### Written problem
Repeat, exactly, the run of lines that opens with the line containing "at the lips." and closes with the line containing "obj.data = obj.data.copy()", and leave all other lines out.

### Raw data
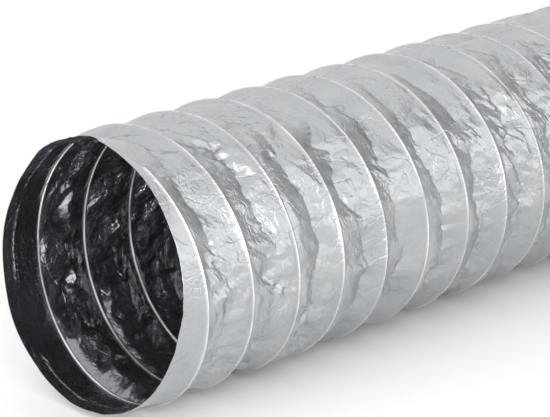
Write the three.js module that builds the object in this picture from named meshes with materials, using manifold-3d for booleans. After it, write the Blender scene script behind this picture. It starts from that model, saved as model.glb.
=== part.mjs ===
// Flexible air duct: a spring-steel wire helix held between an outer strip of
// aluminium laminate and an inner strip of black film, both wound with the wire.
// Every turn of the wire and every lap of a strip is a node of its own, because
// each turn moves against the next when the duct is pushed together or bent.
// Units are millimetres. The duct lies along Y with its front lip at -Y, and +Z is up.

import * as THREE from 'three';
import { mergeVertices } from 'three/addons/utils/BufferGeometryUtils.js';
import Module from 'manifold-3d';

const wasm = await Module();
wasm.setup();

// ---------------------------------------------------------------- dimensions

const TURNS = 14; // whole turns of the wire
const PITCH = 36; // from one turn of the wire to the next
const LENGTH = TURNS * PITCH;
const FACETS = 24; // flats round the duct; one of them faces straight down
const START_ANGLE = 97.5; // where the helix meets the front lip, from +X towards +Z

// Radii are at the corners of the flats.
const LINER_INSIDE = 76.5;
const LINER_THICKNESS = 0.4;
const WIRE_RADIUS = 0.6;
const WIRE_SIDES = 6;
const FOIL_THICKNESS = 0.5;
const GAP = 0.3; // clearance between neighbouring pieces

const WIRE_CENTRE = LINER_INSIDE + LINER_THICKNESS + GAP + WIRE_RADIUS;
const RIDGE_OUTSIDE = WIRE_CENTRE + WIRE_RADIUS + GAP + FOIL_THICKNESS;
const VALLEY_OUTSIDE = LINER_INSIDE + LINER_THICKNESS + GAP + FOIL_THICKNESS;
const RIDGE_HALF_WIDTH = 2.5; // the foil stays level this far to each side of a wire
const VALLEY_HALF_WIDTH = 5; // half the width of the flat bottom of a valley

const FACET_ANGLE = 360 / FACETS;
const AXIS_HEIGHT = RIDGE_OUTSIDE * Math.cos(THREE.MathUtils.degToRad(FACET_ANGLE / 2));
const FRONT = -LENGTH / 2;
const BACK = LENGTH / 2;

// ----------------------------------------------------------------- materials

const COLOURS = {
  foil: { color: 0xc8cbce, roughness: 0.32, metalness: 0.9 },
  liner: { color: 0x1b1d20, roughness: 0.25, metalness: 0.1 },
  wire: { color: 0xb9bcc0, roughness: 0.3, metalness: 1.0 },
};

// ------------------------------------------------------------------- helpers

// A point on the faceted tube. "along" is measured from the front lip, and
// "facet" counts flats clockwise from the helix's start, as seen from the front.
function onTube(along, radius, facet) {
  const whole = Math.floor(facet);
  const part = facet - whole;
  const corner = (n) => {
    const angle = THREE.MathUtils.degToRad(START_ANGLE - n * FACET_ANGLE);
    return new THREE.Vector2(Math.cos(angle), Math.sin(angle)).multiplyScalar(radius);
  };
  const p = corner(whole).lerp(corner(whole + 1), part);
  return new THREE.Vector3(p.x, FRONT + along, AXIS_HEIGHT + p.y);
}

// One turn of a section wound round the duct. The section's x runs along the duct
// from the helix line, its y is the radius. The turn covers "first" to "last" flat.
function windTurn(section, turn, first = 0, last = FACETS) {
  const flats = last - first;
  const curveSegments = WIRE_SIDES / 2; // a full circle takes twice this many
  const options = { depth: flats, steps: flats, bevelEnabled: false, curveSegments };
  let geometry = new THREE.ExtrudeGeometry(section, options);
  geometry.deleteAttribute('normal');
  geometry.deleteAttribute('uv');
  geometry = mergeVertices(geometry, 1e-4);
  const position = geometry.getAttribute('position');
  const endGap = GAP / 2 / (2 * WIRE_CENTRE * Math.sin(Math.PI / FACETS));
  for (let i = 0; i < position.count; i += 1) {
    const flat = first + position.getZ(i);
    const facet = THREE.MathUtils.clamp(flat, first + endGap, last - endGap);
    const along = position.getX(i) + PITCH * (turn + facet / FACETS);
    const p = onTube(along, position.getY(i), facet);
    position.setXYZ(i, p.x, p.y, p.z);
  }
  return geometry;
}

// Cuts away what a wound strip has in front of the front lip or behind the back one.
function trimEnds(geometry) {
  const solid = new wasm.Manifold(
    new wasm.Mesh({
      numProp: 3,
      vertProperties: new Float32Array(geometry.getAttribute('position').array),
      triVerts: new Uint32Array(geometry.getIndex().array),
    }),
  );
  const trimmed = solid.trimByPlane([0, 1, 0], FRONT).trimByPlane([0, -1, 0], -BACK);
  const mesh = trimmed.getMesh();
  const result = new THREE.BufferGeometry();
  const positions = new THREE.BufferAttribute(new Float32Array(mesh.vertProperties), 3);
  result.setAttribute('position', positions);
  result.setIndex(new THREE.BufferAttribute(new Uint32Array(mesh.triVerts), 1));
  return result;
}

function strip(points) {
  return new THREE.Shape(points.map(([x, y]) => new THREE.Vector2(x, y)));
}

// The foil's section: its outer line, and the same line one thickness further in.
function foilSection(line) {
  const inner = line.map(([x, r]) => [x, r - FOIL_THICKNESS]);
  return strip([...inner, ...line.reverse()]);
}

function node(name, geometry, colours) {
  const shown = geometry.toNonIndexed();
  shown.computeVertexNormals();
  const mesh = new THREE.Mesh(shown, new THREE.MeshStandardMaterial(colours));
  mesh.name = name;
  return mesh;
}

const numbered = (stem, n) => `${stem}_${String(n).padStart(2, '0')}`;

// ------------------------------------------------------------------ sections

const START = GAP / 2;
const END = PITCH - GAP / 2;
const MIDDLE = PITCH / 2;

const linerSection = strip([
  [START, LINER_INSIDE],
  [END, LINER_INSIDE],
  [END, LINER_INSIDE + LINER_THICKNESS],
  [START, LINER_INSIDE + LINER_THICKNESS],
]);

// Between two turns of the wire the foil dips into a shallow valley.
const foilBetweenWires = foilSection([
  [START, RIDGE_OUTSIDE],
  [RIDGE_HALF_WIDTH, RIDGE_OUTSIDE],
  [MIDDLE - VALLEY_HALF_WIDTH, VALLEY_OUTSIDE],
  [MIDDLE + VALLEY_HALF_WIDTH, VALLEY_OUTSIDE],
  [PITCH - RIDGE_HALF_WIDTH, RIDGE_OUTSIDE],
  [END, RIDGE_OUTSIDE],
]);

// In front of the first wire, and behind the last one, it runs on as a plain cuff.
const foilFrontCuff = foilSection([
  [START, VALLEY_OUTSIDE],
  [MIDDLE + VALLEY_HALF_WIDTH, VALLEY_OUTSIDE],
  [PITCH - RIDGE_HALF_WIDTH, RIDGE_OUTSIDE],
  [END, RIDGE_OUTSIDE],
]);

const foilBackCuff = foilSection([
  [START, RIDGE_OUTSIDE],
  [RIDGE_HALF_WIDTH, RIDGE_OUTSIDE],
  [MIDDLE - VALLEY_HALF_WIDTH, VALLEY_OUTSIDE],
  [END, VALLEY_OUTSIDE],
]);

const wireSection = new THREE.Shape();
wireSection.absarc(0, WIRE_CENTRE, WIRE_RADIUS, 0, 2 * Math.PI, false);

// ------------------------------------------------------------------ assembly

const duct = new THREE.Group();
duct.name = 'flexible_air_duct';

// The wire. Its two cut ends stop one flat short of the lips.
for (let turn = 1; turn <= TURNS; turn += 1) {
  const first = turn === 1 ? 1 : 0;
  const last = turn === TURNS ? FACETS - 1 : FACETS;
  const coil = windTurn(wireSection, turn - 1, first, last);
  duct.add(node(numbered('wire_turn', turn), coil, COLOURS.wire));
}

// The two strips. Lap 0 and the last lap are cut off square at the lips.
for (let lap = 0; lap <= TURNS; lap += 1) {
  const atEnd = lap === 0 || lap === TURNS;
  const cuff = lap === 0 ? foilFrontCuff : foilBackCuff;
  const foil = windTurn(atEnd ? cuff : foilBetweenWires, lap - 1);
  const liner = windTurn(linerSection, lap - 1);
  const cut = (geometry) => (atEnd ? trimEnds(geometry) : geometry);
  duct.add(node(numbered('outer_foil_lap', lap), cut(foil), COLOURS.foil));
  duct.add(node(numbered('inner_liner_lap', lap), cut(liner), COLOURS.liner));
}

export default duct;
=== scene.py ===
import math

import bpy
import numpy as np
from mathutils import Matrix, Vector


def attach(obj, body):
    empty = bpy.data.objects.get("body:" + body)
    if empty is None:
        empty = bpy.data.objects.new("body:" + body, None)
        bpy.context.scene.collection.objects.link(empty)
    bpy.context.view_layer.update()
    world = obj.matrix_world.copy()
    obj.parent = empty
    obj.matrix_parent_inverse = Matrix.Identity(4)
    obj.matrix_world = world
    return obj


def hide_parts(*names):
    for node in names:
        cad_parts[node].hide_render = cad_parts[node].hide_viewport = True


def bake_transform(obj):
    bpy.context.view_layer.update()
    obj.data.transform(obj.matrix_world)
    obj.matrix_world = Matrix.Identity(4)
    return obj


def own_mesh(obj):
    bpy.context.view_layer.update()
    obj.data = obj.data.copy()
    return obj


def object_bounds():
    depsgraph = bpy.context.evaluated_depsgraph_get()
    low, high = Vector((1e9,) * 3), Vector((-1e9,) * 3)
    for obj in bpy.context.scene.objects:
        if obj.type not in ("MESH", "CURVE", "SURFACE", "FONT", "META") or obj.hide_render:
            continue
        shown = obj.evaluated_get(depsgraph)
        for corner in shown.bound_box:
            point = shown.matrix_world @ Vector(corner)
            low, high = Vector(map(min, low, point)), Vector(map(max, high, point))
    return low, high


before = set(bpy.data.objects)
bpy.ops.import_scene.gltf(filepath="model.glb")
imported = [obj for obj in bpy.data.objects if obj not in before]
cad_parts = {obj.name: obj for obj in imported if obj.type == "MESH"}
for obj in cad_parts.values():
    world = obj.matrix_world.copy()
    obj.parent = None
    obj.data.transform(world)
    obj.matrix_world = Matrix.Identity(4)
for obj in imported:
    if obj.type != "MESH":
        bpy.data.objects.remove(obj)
cad_low, cad_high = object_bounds()

# A flexible air duct lying along Y with its front lip at -Y. Its wall is one continuous
# crumpled tube, worked out in millimetres and cut square across into short pieces: in
# every turn of the wire one piece folds up when the duct is pushed together and the next
# one bends.

# ------------------------------------------------------------------ dimensions

# Lengths are in millimetres. "along" is the distance from the front of the CAD model, and
# "angle" goes round the duct from +X towards +Z.
MM = 0.001
TURNS = sum(name.startswith("wire_turn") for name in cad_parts)
LENGTH = (cad_high.y - cad_low.y) / MM
PITCH = LENGTH / TURNS
AXIS_HEIGHT = (cad_high.z - cad_low.z) / 2 / MM
FRONT = cad_low.y / MM
HELIX_START = math.radians(97.5)  # where the wire meets the front lip
FIRST_TURN_LAG = 2.7  # the first turn sits this much further in than an even helix

WIRE_ENDS = 0.1  # share of a turn by which the wire stops short of either lip
WIRE_RADIUS = 0.6
WIRE_SIDES = 8
WIRE_STEPS = 150  # points along one turn of the wire
WIRE_CENTRE = AXIS_HEIGHT - 1.1  # radius of the wire's centre line
PLY = 0.12  # half the distance between the two skins away from the wire
RIDGE_OUT = 0.6  # how far the foil stands proud over the wire
RIDGE_OUT_WIDTH = 0.72
RIDGE_IN = 0.62  # and how far the film does inside
RIDGE_IN_WIDTH = 0.9 * RIDGE_OUT_WIDTH
BEAD_OUT_WIDTH = 0.44  # half the width of the painted highlight, a pale line over the wire, on the foil
BEAD_IN_WIDTH = 0.74  # and on the film
NO_WIRE = 99.0  # distance given where there is no wire on that side
BARE_FADE = 200  # added to the distance for each whole turn beyond the wire's end
CUFF_DROP = 3.0  # the cuffs' radius at the lips is this much less than over a wire
CUFF_TAPER = 9  # and most of that is lost in this distance

COLUMNS = 420  # points round the duct
ROWS = 18  # rows of points in one piece
CROWD = 1.5  # above 1 the rows stand closer together near the wire
EDGE_CLEAR = 0.15  # a wire nearer than this to a piece's edge gets no row of its own
ZONE = PITCH / 2  # length of one piece
CUT = 0.004  # every piece stops this much short of the next one
ROUND = 2 * math.pi * WIRE_CENTRE
AROUND = np.linspace(0, 2 * math.pi, COLUMNS + 1) + HELIX_START - 2 * math.pi

# The crease between two wires: its place across the strip, from 0 to 1, and its depth.
# Each wanders along the strip by layers of (amount, distance between corners, seed).
CREASE_PLACE = 0.28
CREASE_WANDER = [(0.3, 20, 11), (0.12, 8, 13)]
CREASE_DEPTH = 1.5
DEPTH_WANDER = [(4.3, 17, 12), (1.6, 7, 14)]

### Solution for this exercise
// The two strips. Lap 0 and the last lap are cut off square at the lips.
for (let lap = 0; lap <= TURNS; lap += 1) {
  const atEnd = lap === 0 || lap === TURNS;
  const cuff = lap === 0 ? foilFrontCuff : foilBackCuff;
  const foil = windTurn(atEnd ? cuff : foilBetweenWires, lap - 1);
  const liner = windTurn(linerSection, lap - 1);
  const cut = (geometry) => (atEnd ? trimEnds(geometry) : geometry);
  duct.add(node(numbered('outer_foil_lap', lap), cut(foil), COLOURS.foil));
  duct.add(node(numbered('inner_liner_lap', lap), cut(liner), COLOURS.liner));
}

export default duct;
=== scene.py ===
import math

import bpy
import numpy as np
from mathutils import Matrix, Vector


def attach(obj, body):
    empty = bpy.data.objects.get("body:" + body)
    if empty is None:
        empty = bpy.data.objects.new("body:" + body, None)
        bpy.context.scene.collection.objects.link(empty)
    bpy.context.view_layer.update()
    world = obj.matrix_world.copy()
    obj.parent = empty
    obj.matrix_parent_inverse = Matrix.Identity(4)
    obj.matrix_world = world
    return obj


def hide_parts(*names):
    for node in names:
        cad_parts[node].hide_render = cad_parts[node].hide_viewport = True


def bake_transform(obj):
    bpy.context.view_layer.update()
    obj.data.transform(obj.matrix_world)
    obj.matrix_world = Matrix.Identity(4)
    return obj


def own_mesh(obj):
    bpy.context.view_layer.update()
    obj.data = obj.data.copy()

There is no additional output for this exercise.